1. Assumptions underlying much of the poetry, fiction, and art
Occult
and Supernaturalism; An (anti-Romantic) belief in original sin and
in fallen man and nature; omnipresence of evil and the grotesque;
lack of health, balance, and innocence. Distain for middle class,
rejection
of its norms.
2. Mood and tone
Ennui, incompleteness, nostalgia, sense of loss, exile, or isolation.
3. Imagery
trance and dream
life as a drama, dance, or puppet show
jewels and instances of extreme artifice (the anti-natural), such as (a)
masks,
(b) Byzantine goldwork, and (c) cosmetics;
particularly ornate, perverse, or "unnatural" examples of natural phenonena,
such as orchids and peacocks.
instances of transience (butterfly,
flower, sunset, autumn).
4. Goal or theme
Incomplete and unsuccessful attempts to escape the human condition by
means of posing, artifice, and evil, all of which are conceived of as unnatural
and therefore better than nature. Religion of Beauty. Interest
in innocence/
corruption and the child.
5. Techniques (a)
An emphasis on brief lyric forms (cp. Romanticism) and a corollary concentration
upon intense moments, climaxes of insight, or spots of time and memory.
6. Techniques (b)
These epiphanies
and perfect moments often connected with landscapes or scenes, thus preserving
an instant of time in an "artificial" form (compare Tennyson's "Mariana").
7. Techniques (c)
Central technique of implicit contrast that often involves both extreme
or hyperbolic juxtapositions and a reference to standards or beliefs for
intense effect in which the speaker supposedly does not believe. As Richard
Le Galliene writes in "The Décadent to His Soul" (1982),
Sin is no sin when virtue is forgot.
It is so good in sin to keep in sight
The white hills whence we fell, to measure by . . .

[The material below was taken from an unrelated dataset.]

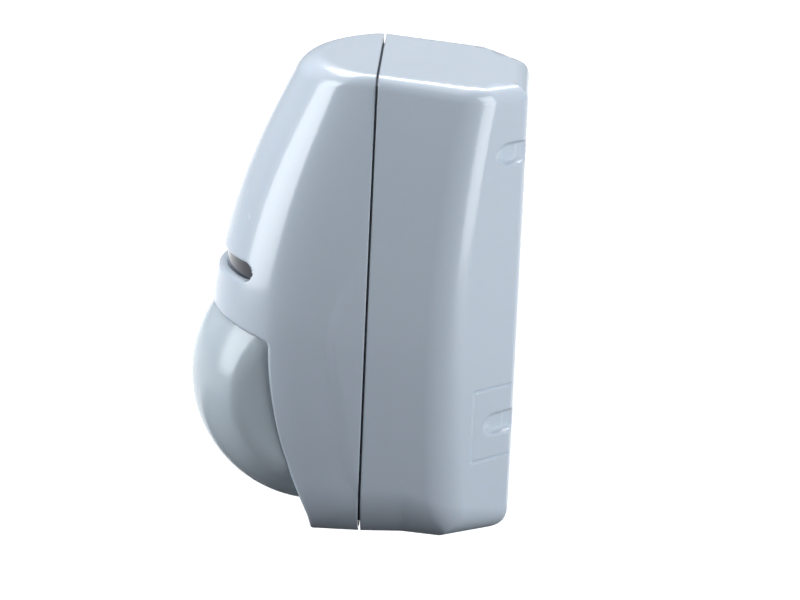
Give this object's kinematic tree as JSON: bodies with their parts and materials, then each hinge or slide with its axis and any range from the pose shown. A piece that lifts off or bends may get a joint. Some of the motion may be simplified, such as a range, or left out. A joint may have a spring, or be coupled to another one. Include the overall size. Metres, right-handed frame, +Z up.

Ah, that's the thrill! . . .
First drink the stars, then grunt amid the mire.
8. Techniques (d)
A corollary use of allusion almost entirely for emphasis or effect--as
opposed to more traditional allusions both for effect and also to locate
a work or statement ideologically. Thus, whereas Wordsworth or Tennyson
use complex allusions to Christianity as a means of communicating their
own more or less orthodox belief, Decadents like Dowson do so more for
the impact produced by taking something religious, say, a sacrement, for
an aesthetic effect. This technique, which the Decadents often use to make
themselves appear self-consciously naughty, become a staple of Modernism.